Will you repeat only the lines beginning at the one that mentions "buildWall();" and ending at the one that mentions "in imported if", both of them included, exactly?

┄┄┄┄┄┄┄┄┄┄┄┄┄┄┄┄┄┄┄┄

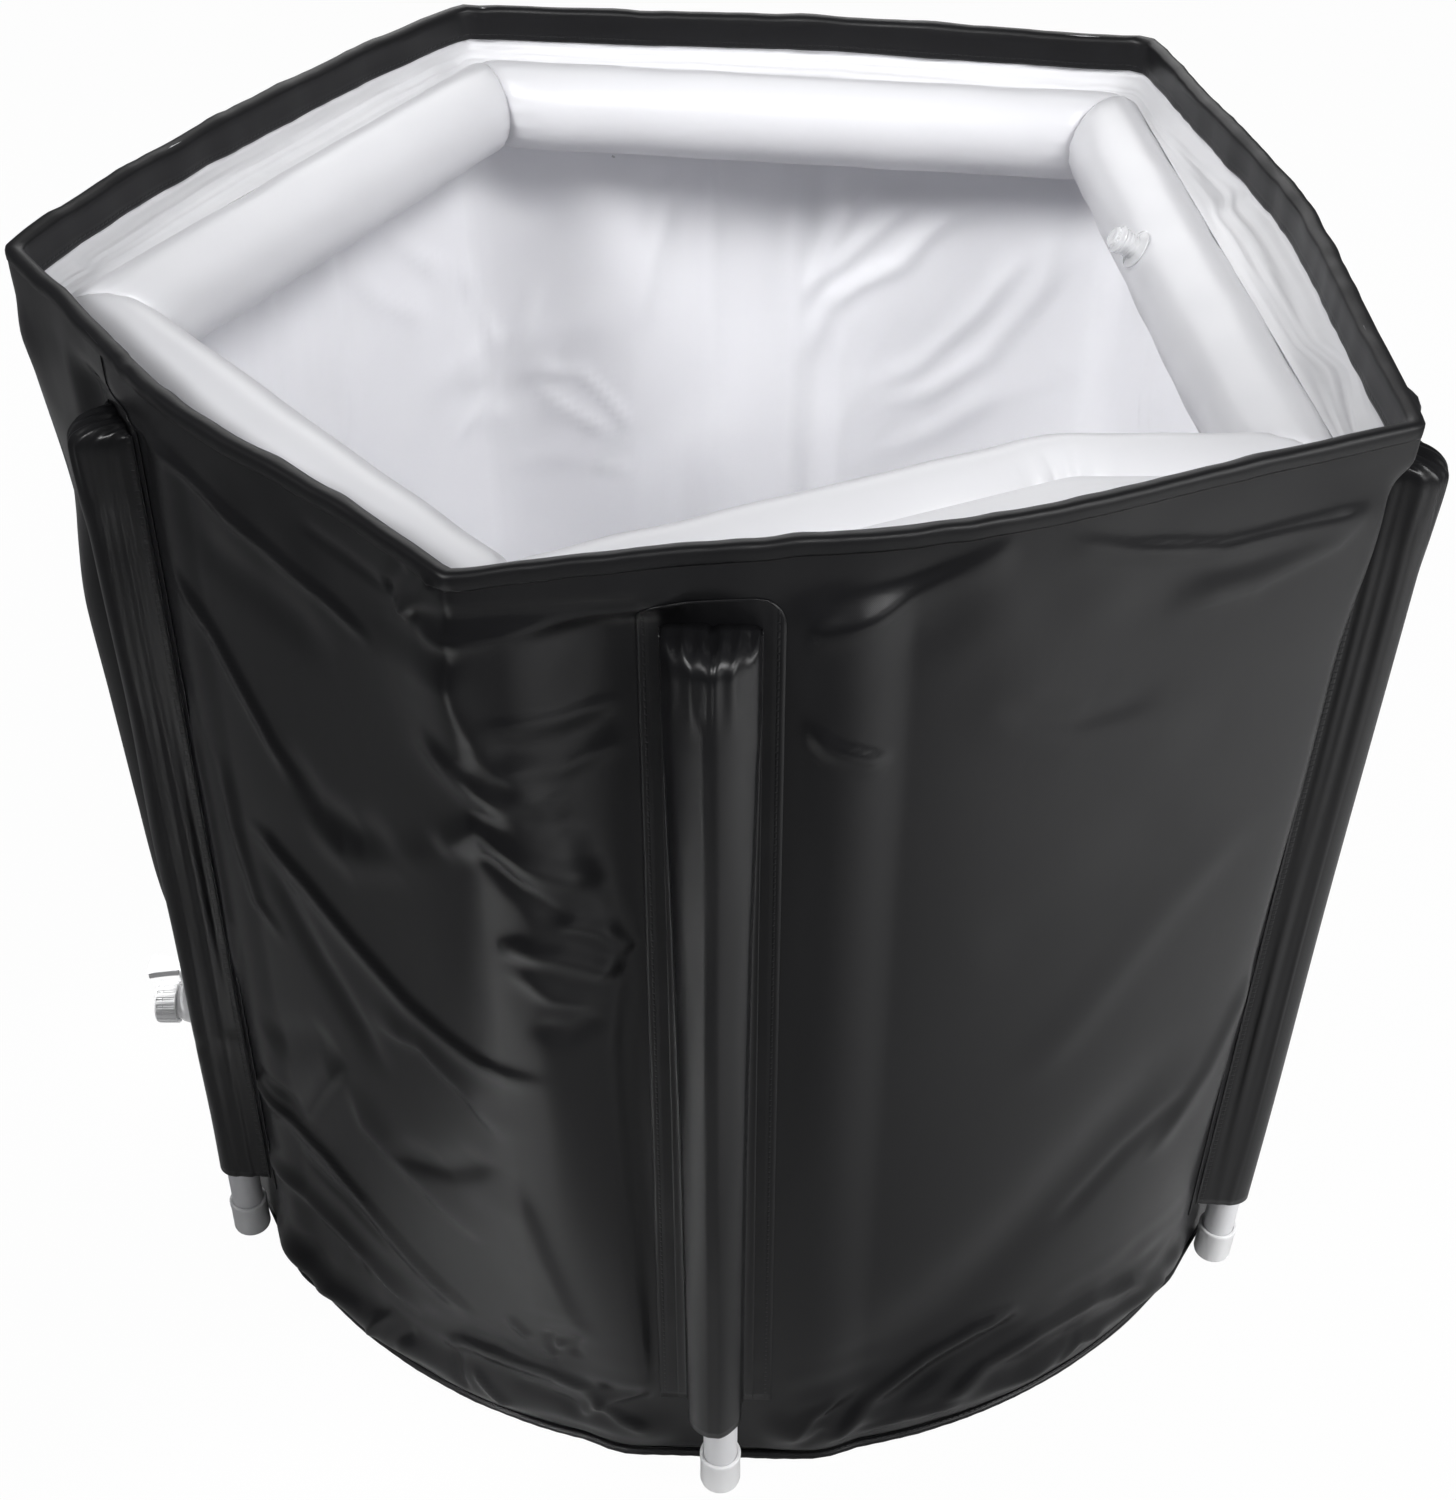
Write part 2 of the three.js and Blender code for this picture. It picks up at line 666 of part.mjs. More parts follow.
// A strip of cloth that follows the wall behind one pole
function patch(pole) {
  const heights = rowHeights.filter((row) => row >= lowRow && row <= hemFoot);
  const columns = [-patchHalf, -gripHalf, 0, gripHalf, patchHalf].map((offset) => pole.azimuth + offset);
  const sheet = (depth) => columns.flatMap((azimuth) => (
    heights.map((height) => place(sampledReach(azimuth, height) + depth, azimuth, height))));
  const points = [...sheet(touchGap + patchCloth), ...sheet(touchGap)];
  const rows = heights.length;
  const inner = columns.length * rows;
  const faces = [];
  const quad = (a, b, c, d) => faces.push([a, b, c], [a, c, d]);
  for (let i = 0; i + 1 < columns.length; i += 1) {
    for (let j = 0; j + 1 < rows; j += 1) {
      const here = i * rows + j;
      const over = here + rows;
      quad(here, over, over + 1, here + 1);
      quad(inner + here, inner + here + 1, inner + over + 1, inner + over);
    }
    const foot = i * rows;
    const head = foot + rows - 1;
    quad(foot, inner + foot, inner + foot + rows, foot + rows);
    quad(head, head + rows, inner + head + rows, inner + head);
  }
  const lastColumn = (columns.length - 1) * rows;
  for (let j = 0; j + 1 < rows; j += 1) {
    quad(j, j + 1, inner + j + 1, inner + j);
    quad(lastColumn + j, inner + lastColumn + j, inner + lastColumn + j + 1, lastColumn + j + 1);
  }
  return faceted(points, faces);
}

// A push-on cap with its closed end at height 0
function cap() {
  const socket = pipeDiameter / 2 + touchGap;
  return turned([
    [0, 0], [capRadius - capEdgeRound, 0], [capRadius, capEdgeRound], [capRadius, capLength],
    [socket, capLength], [socket, capFloor], [0, capFloor],
  ], poleSides);
}

function buildPole(pole) {
  const group = pole.group();
  const pipeEnd = capFloor + touchGap;
  const outside = pipeDiameter / 2;
  const inside = outside - pipeWall;
  addPiece(`pole_${pole.name}`, turned([
    [inside, pipeEnd], [outside, pipeEnd],
    [outside, pole.length - pipeEnd], [inside, pole.length - pipeEnd],
  ], poleSides, true), whitePipe, group);
  addPiece(`foot_cap_${pole.name}`, cap(), whitePlastic, group);
  const topCap = addPiece(`top_cap_${pole.name}`, cap(), whitePlastic, group);
  topCap.rotation.x = Math.PI;
  topCap.position.z = pole.length;

  const lidBottom = pole.length + touchGap;
  const tunnel = raised(sleeveSection(), sleeveHem, lidBottom + sleeveCloth / 2);
  const lid = raised(sleeveLid(), lidBottom, lidBottom + sleeveCloth);
  addPiece(`pole_sleeve_${pole.name}`, joined(tunnel, lid), blackCloth, group);
  addPiece(`sleeve_patch_${pole.name}`, patch(pole), blackCloth);
}

// Drain tap. Its local Z runs outwards from the wall's face, and local -X is up.

function buildDrain() {
  const bore = drainBore / 2;
  const pipe = drainPipeDiameter / 2;
  const flange = drainFlangeDiameter / 2;
  const inner = -wallBuild - touchGap;
  addPiece('drain_fitting', turned([
    [bore, inner - drainFlangeThickness], [flange, inner - drainFlangeThickness], [flange, inner],
    [pipe, inner], [pipe, drainPipeReach], [bore, drainPipeReach],
  ], roundSides, true), whitePlastic, drain);

  const overPipe = pipe + touchGap;
  const gasketEnd = touchGap + gasketThickness;
  addPiece('drain_gasket', turned([
    [overPipe, touchGap], [gasketDiameter / 2, touchGap],
    [gasketDiameter / 2, gasketEnd], [overPipe, gasketEnd],
  ], roundSides, true), rubber, drain);

  const nutStart = gasketEnd + touchGap;
  const nutEnd = nutStart + nutThickness;
  const nut = rod(nutAcrossCorners / 2, nutStart, nutEnd, nutSides);
  const nutHole = rod(overPipe, nutStart - cutOverrun, nutEnd + cutOverrun);
  addPiece('drain_lock_nut', cut(nut, nutHole), whitePlastic, drain);

  const bodyStart = nutEnd + touchGap;
  const bodyEnd = bodyStart + tapBodyLength;
  const outletEnd = bodyEnd + outletLength;
  const ball = ballDiameter / 2;
  const seatGap = ball + touchGap;
  const outer = tapBodyDiameter / 2;
  const body = turned([
    [overPipe, bodyStart], [outer, bodyStart], [outer, bodyEnd], [outletDiameter / 2, bodyEnd],
    [outletDiameter / 2, outletEnd], [bore, outletEnd], [bore, ballStand + seatGap],
    [seatGap, ballStand + seatGap], [seatGap, ballStand - seatGap], [bore, ballStand - seatGap],
    [bore, drainPipeReach + touchGap], [overPipe, drainPipeReach + touchGap],
  ], roundSides, true);
  const upright = (geometry) => geometry.rotateY(radians(-90)).translate(0, 0, ballStand);
  const boss = upright(rod(bossDiameter / 2, (outer + seatGap) / 2, bossHeight));
  const stemHole = upright(rod(stemDiameter / 2 + touchGap, 0, bossHeight + cutOverrun));
  addPiece('drain_tap_body', cut(joined(body, boss), stemHole), whitePlastic, drain);

  const arc = Array.from({ length: ballRows + 1 }, (_, i) => (
    [ball * sine(i * 180 / ballRows), -ball * cosine(i * 180 / ballRows)]));
  arc[0][0] = 0;
  arc[ballRows][0] = 0;
  const sphere = turned(arc).translate(0, 0, ballStand);
  const waterway = rod(ballWaterway / 2, ballStand - ball - cutOverrun, ballStand + ball + cutOverrun);
  const stem = upright(rod(stemDiameter / 2, ballWaterway / 2 + touchGap, stemHeight));
  addPiece('drain_ball', joined(cut(sphere, waterway), stem), whitePlastic, drain);

  const lever = new THREE.Shape([
    new THREE.Vector2(-handleHubDiameter / 4, -handleWidth / 2),
    new THREE.Vector2(handleReach, -handleTipWidth / 2),
    new THREE.Vector2(handleReach, handleTipWidth / 2),
    new THREE.Vector2(-handleHubDiameter / 4, handleWidth / 2),
  ]);
  const leverTop = handleBase + handleHubHeight;
  const bar = raised(lever, leverTop - handleThickness, leverTop);
  const hub = rod(handleHubDiameter / 2, handleBase, leverTop);
  const socket = rod(stemDiameter / 2 + touchGap, handleBase - cutOverrun, stemHeight + touchGap);
  addPiece('drain_handle', upright(cut(joined(hub, bar), socket)), whitePlastic, drain);

  const capStart = bodyEnd + touchGap;
  const capFace = outletEnd + touchGap;
  const rim = drainCapDiameter / 2;
  const thread = outletDiameter / 2 + touchGap;
  const skirt = Math.max(capStart, capFace - drainCapSkirt);
  addPiece('drain_cap', turned([
    [thread, skirt], [rim, skirt],
    [rim, capFace + drainCapEnd - drainCapChamfer], [rim - drainCapChamfer, capFace + drainCapEnd],
    [0, capFace + drainCapEnd], [0, capFace], [thread, capFace],
  ], roundSides, true), whitePlastic, drain);
}

buildWall();
buildBase();
buildRing();
buildValve();
poles.forEach(buildPole);
buildDrain();

export default tub;
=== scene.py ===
"""Looks of a portable ice bath tub: a cloth wall on poles, an inflated ring, a liner and a drain tap.

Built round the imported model, in metres, +Z up. Angles are in degrees, and the front faces -Y.
"""
from __future__ import annotations

import logging
import math
from dataclasses import dataclass, field
from enum import Enum
from typing import Callable, Sequence

import bmesh
import bpy
import numpy as np
from mathutils import Matrix, Vector


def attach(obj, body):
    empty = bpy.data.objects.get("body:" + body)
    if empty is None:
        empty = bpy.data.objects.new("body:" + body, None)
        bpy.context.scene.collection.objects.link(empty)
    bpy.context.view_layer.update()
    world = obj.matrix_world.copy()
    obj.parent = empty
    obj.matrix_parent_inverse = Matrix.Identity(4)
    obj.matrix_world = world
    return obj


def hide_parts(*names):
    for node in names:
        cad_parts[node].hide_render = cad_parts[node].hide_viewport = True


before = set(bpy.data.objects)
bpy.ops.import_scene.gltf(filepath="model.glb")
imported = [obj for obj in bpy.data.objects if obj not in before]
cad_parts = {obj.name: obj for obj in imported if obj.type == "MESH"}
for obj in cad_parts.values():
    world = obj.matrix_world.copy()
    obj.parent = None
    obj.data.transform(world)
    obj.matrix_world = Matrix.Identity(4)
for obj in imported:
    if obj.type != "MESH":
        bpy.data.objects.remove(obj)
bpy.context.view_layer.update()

log = logging.getLogger("tub")
Array = np.ndarray
Stops = tuple[tuple[float, float], ...]


# Shader maths


class Wire:
    """A socket that carries a number; arithmetic on wires adds Math nodes."""

    def __init__(self, paint: "Paint", socket: bpy.types.NodeSocket) -> None:
        """Wraps one output socket of a material under construction."""
        self.paint = paint
        self.socket = socket

    def _do(self, operation: str, *values: "Wire | float") -> "Wire":
        """Adds one Math node for an operation on wires and numbers."""
        return self.paint.maths(operation, *values)

    def __add__(self, other: "Wire | float") -> "Wire":
        """Sum."""
        return self._do("ADD", self, other)

    __radd__ = __add__

    def __sub__(self, other: "Wire | float") -> "Wire":
        """Difference."""
        return self._do("SUBTRACT", self, other)

    def __rsub__(self, other: float) -> "Wire":
        """Difference with a number first."""
        return self._do("SUBTRACT", other, self)

    def __mul__(self, other: "Wire | float") -> "Wire":
        """Product."""
        return self._do("MULTIPLY", self, other)

    __rmul__ = __mul__

    def __truediv__(self, other: "Wire | float") -> "Wire":
        """Quotient."""
        return self._do("DIVIDE", self, other)

    def __rtruediv__(self, other: float) -> "Wire":
        """Quotient with a number first."""
        return self._do("DIVIDE", other, self)

    def sine(self) -> "Wire":
        """Sine of the number, in radians."""
        return self._do("SINE", self)

    def size(self) -> "Wire":
        """Distance from zero."""
        return self._do("ABSOLUTE", self)

    def part(self) -> "Wire":
        """What is left after the whole number."""
        return self._do("FRACT", self)

    def rise(self, low: float, high: float) -> "Wire":
        """A soft step from 0 at low to 1 at high.

        Args:
            low: Value at which the step starts.
            high: Value at which it ends; below low, the step falls.

        Returns:
            The step, from 0 to 1.
        """
        turned = low > high
        ends = (high, low) if turned else (low, high)
        node = self.paint.node("ShaderNodeMapRange", {"interpolation_type": "SMOOTHSTEP"},
                               {"Value": self, "From Min": ends[0], "From Max": ends[1]})
        step = Wire(self.paint, node.outputs["Result"])
        return 1 - step if turned else step


def added(wires: list[Wire]) -> Wire:
    """Sum of wires."""
    return sum(wires[1:], wires[0])


class Paint:
    """One material's nodes while they are being laid out."""

    def __init__(self, name: str) -> None:
        """Starts an empty material."""
        self.material = bpy.data.materials.new(name)
        self.material.use_nodes = True
        self.tree = self.material.node_tree
        self.tree.nodes.clear()

    def node(self, kind: str, settings: dict | None = None, inputs: dict | None = None) -> bpy.types.Node:
        """Adds a node.

        Args:
            kind: Its type name.
            settings: Properties, set before any socket.
            inputs: Socket name or number to a value, wire or socket.

        Returns:
            The node.
        """
        node = self.tree.nodes.new(kind)
        for key, value in (settings or {}).items():
            if key == "stops":
                ramp = node.color_ramp.elements
                while len(ramp) < len(value):
                    ramp.new(0.5)
                for stop, (place, tone) in zip(ramp, value):
                    stop.position = place
                    stop.color = (*tone, 1) if len(tone) == 3 else tone
            else:
                setattr(node, key, value)
        for key, value in (inputs or {}).items():
            socket = node.inputs[key]
            value = value.socket if isinstance(value, Wire) else value
            if isinstance(value, bpy.types.NodeSocket):
                self.tree.links.new(value, socket)
            else:
                socket.default_value = value
        return node

    def maths(self, operation: str, *values: "Wire | float") -> Wire:
        """Adds a Math node on wires and numbers and wraps its result."""
        node = self.node("ShaderNodeMath", {"operation": operation}, dict(enumerate(values)))
        return Wire(self, node.outputs[0])

    def noise(self, where: bpy.types.NodeSocket, scale: float, detail: float = 2.0,
              stretch: Sequence[float] = (1, 1, 1)) -> Wire:
        """Adds noise from 0 to 1 over a coordinate.

        Args:
            where: The coordinate.
            scale: Lumps per metre.
            detail: Octaves.
            stretch: Scale along each axis.

        Returns:
            The noise.
        """
        placed = self.node("ShaderNodeMapping", None, {"Vector": where, "Scale": tuple(stretch)})
        node = self.node("ShaderNodeTexNoise", None,
                         {"Vector": placed.outputs[0], "Scale": scale, "Detail": detail})
        return Wire(self, node.outputs[0])

    def places(self) -> tuple[bpy.types.NodeSocket, Wire, Wire]:
        """The cloth's own coordinates in metres: the pair, then along and up."""
        where = self.node("ShaderNodeUVMap", {"uv_map": "cloth"}).outputs[0]
        split = self.node("ShaderNodeSeparateXYZ", None, {0: where})
        return where, Wire(self, split.outputs[0]), Wire(self, split.outputs[1])

    def solid(self) -> bpy.types.NodeSocket:
        """Object coordinates, in metres."""
        return self.node("ShaderNodeTexCoord").outputs["Object"]

    def blend(self, share: Wire, first: Sequence[float], second: Sequence[float]) -> bpy.types.NodeSocket:
        """Mixes two colours.

        Args:
            share: How much of the second, from 0 to 1.
            first: The first colour.
            second: The second colour.

        Returns:
            The mixed colour.
        """
        node = self.node("ShaderNodeMix", {"data_type": "RGBA"},
                         {0: share, 6: (*first, 1), 7: (*second, 1)})
        return node.outputs[2]

    def bump(self, height: Wire, strength: float, depth: float) -> bpy.types.NodeSocket:
        """Turns a height from 0 to 1 into a normal; depth is its full height in metres."""
        return self.node("ShaderNodeBump", None,
                         {"Height": height, "Strength": strength, "Distance": depth}).outputs[0]

    def finish(self, **sockets: object) -> bpy.types.Material:
        """Ends the material with one principled shader.

        Args:
            sockets: The shader's inputs, their names written with underscores.

        Returns:
            The material.
        """
        inputs = {key.replace("_", " "): value for key, value in sockets.items()}
        shader = self.node("ShaderNodeBsdfPrincipled", None, inputs)
        self.node("ShaderNodeOutputMaterial", None, {0: shader.outputs[0]})
        return self.material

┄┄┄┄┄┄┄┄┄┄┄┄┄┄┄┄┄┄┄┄

▸ **OUTPUT OF THE EXERCISE**
buildWall();
buildBase();
buildRing();
buildValve();
poles.forEach(buildPole);
buildDrain();

export default tub;
=== scene.py ===
"""Looks of a portable ice bath tub: a cloth wall on poles, an inflated ring, a liner and a drain tap.

Built round the imported model, in metres, +Z up. Angles are in degrees, and the front faces -Y.
"""
from __future__ import annotations

import logging
import math
from dataclasses import dataclass, field
from enum import Enum
from typing import Callable, Sequence

import bmesh
import bpy
import numpy as np
from mathutils import Matrix, Vector


def attach(obj, body):
    empty = bpy.data.objects.get("body:" + body)
    if empty is None:
        empty = bpy.data.objects.new("body:" + body, None)
        bpy.context.scene.collection.objects.link(empty)
    bpy.context.view_layer.update()
    world = obj.matrix_world.copy()
    obj.parent = empty
    obj.matrix_parent_inverse = Matrix.Identity(4)
    obj.matrix_world = world
    return obj


def hide_parts(*names):
    for node in names:
        cad_parts[node].hide_render = cad_parts[node].hide_viewport = True


before = set(bpy.data.objects)
bpy.ops.import_scene.gltf(filepath="model.glb")
imported = [obj for obj in bpy.data.objects if obj not in before]
cad_parts = {obj.name: obj for obj in imported if obj.type == "MESH"}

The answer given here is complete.